#### Task instructions:
Each line of the material must be returned exactly.

#### Data section:
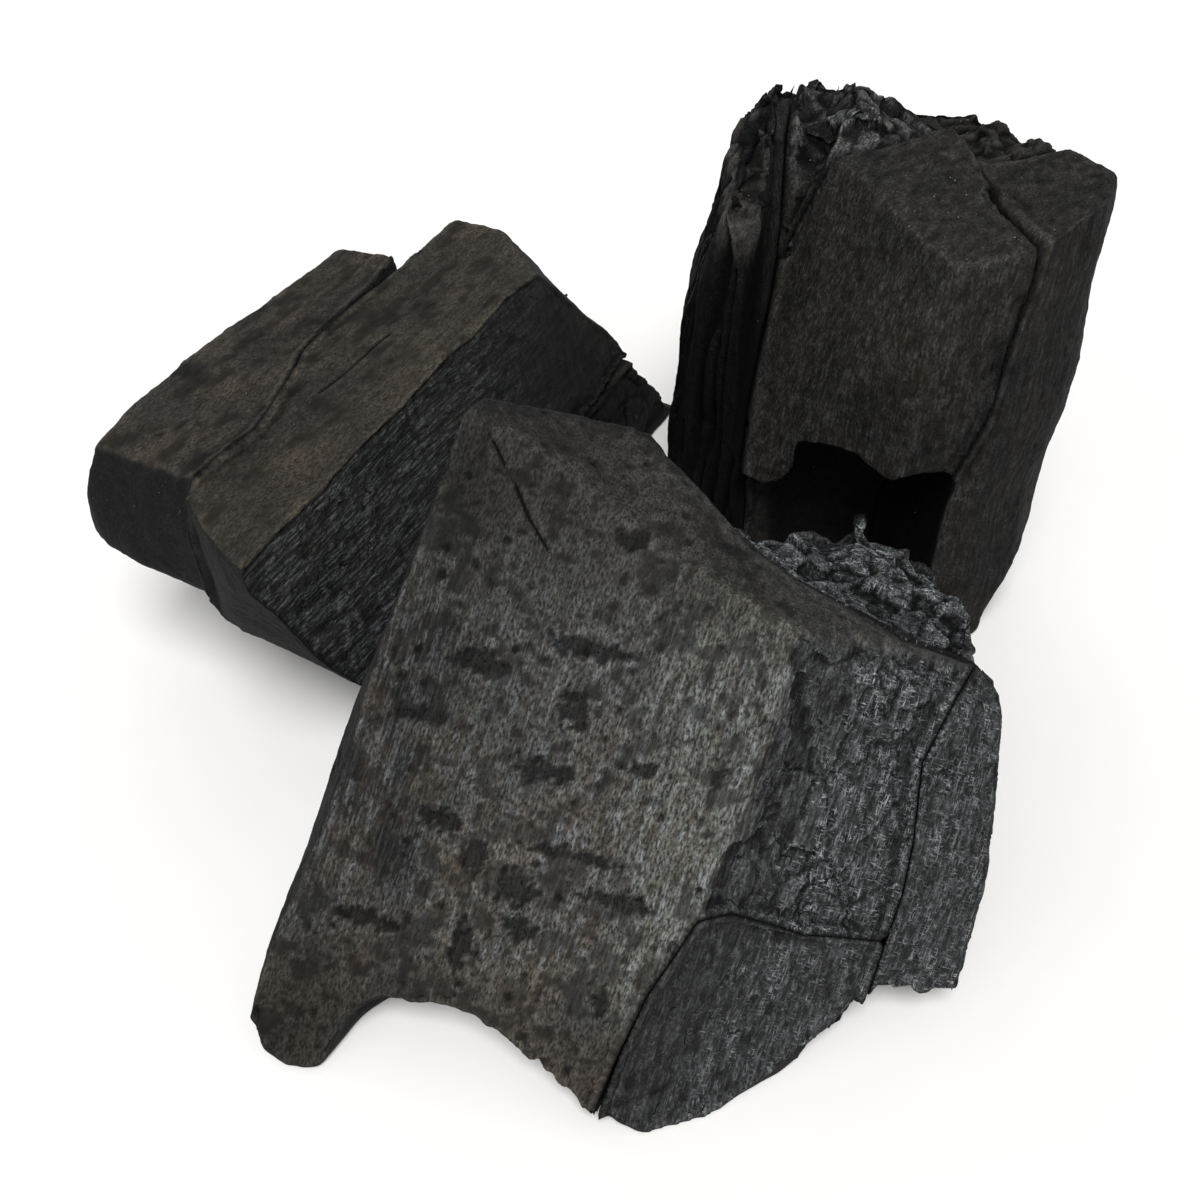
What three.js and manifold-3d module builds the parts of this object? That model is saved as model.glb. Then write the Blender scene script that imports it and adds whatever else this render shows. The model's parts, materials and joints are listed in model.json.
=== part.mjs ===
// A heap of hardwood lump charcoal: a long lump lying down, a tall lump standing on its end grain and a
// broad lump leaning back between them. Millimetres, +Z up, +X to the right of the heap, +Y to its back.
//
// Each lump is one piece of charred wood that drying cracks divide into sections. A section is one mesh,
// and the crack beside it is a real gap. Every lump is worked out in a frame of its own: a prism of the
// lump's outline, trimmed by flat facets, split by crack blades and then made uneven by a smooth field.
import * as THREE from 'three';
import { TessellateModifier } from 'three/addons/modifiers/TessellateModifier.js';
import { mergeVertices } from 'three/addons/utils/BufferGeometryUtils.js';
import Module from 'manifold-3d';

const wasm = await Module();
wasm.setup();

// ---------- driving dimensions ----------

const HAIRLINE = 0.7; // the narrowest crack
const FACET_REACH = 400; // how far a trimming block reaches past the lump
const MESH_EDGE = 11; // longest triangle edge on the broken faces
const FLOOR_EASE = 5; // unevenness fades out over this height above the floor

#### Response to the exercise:
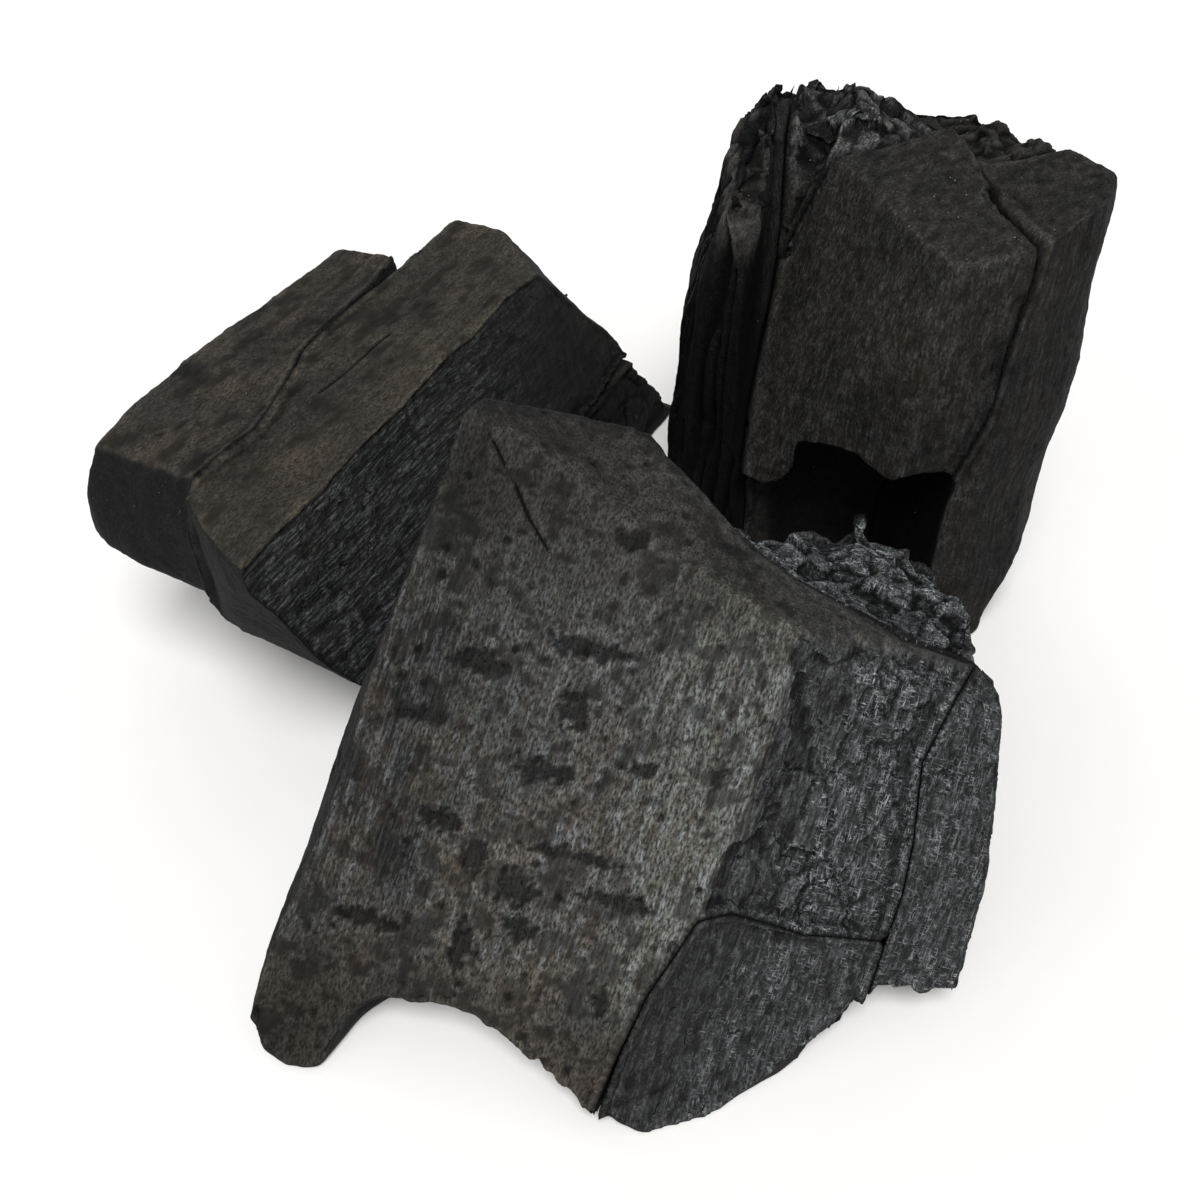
What three.js and manifold-3d module builds the parts of this object? That model is saved as model.glb. Then write the Blender scene script that imports it and adds whatever else this render shows. The model's parts, materials and joints are listed in model.json.
=== part.mjs ===
// A heap of hardwood lump charcoal: a long lump lying down, a tall lump standing on its end grain and a
// broad lump leaning back between them. Millimetres, +Z up, +X to the right of the heap, +Y to its back.
//
// Each lump is one piece of charred wood that drying cracks divide into sections. A section is one mesh,
// and the crack beside it is a real gap. Every lump is worked out in a frame of its own: a prism of the
// lump's outline, trimmed by flat facets, split by crack blades and then made uneven by a smooth field.
import * as THREE from 'three';
import { TessellateModifier } from 'three/addons/modifiers/TessellateModifier.js';
import { mergeVertices } from 'three/addons/utils/BufferGeometryUtils.js';
import Module from 'manifold-3d';

const wasm = await Module();
wasm.setup();

// ---------- driving dimensions ----------

const HAIRLINE = 0.7; // the narrowest crack
const FACET_REACH = 400; // how far a trimming block reaches past the lump
const MESH_EDGE = 11; // longest triangle edge on the broken faces
const FLOOR_EASE = 5; // unevenness fades out over this height above the floor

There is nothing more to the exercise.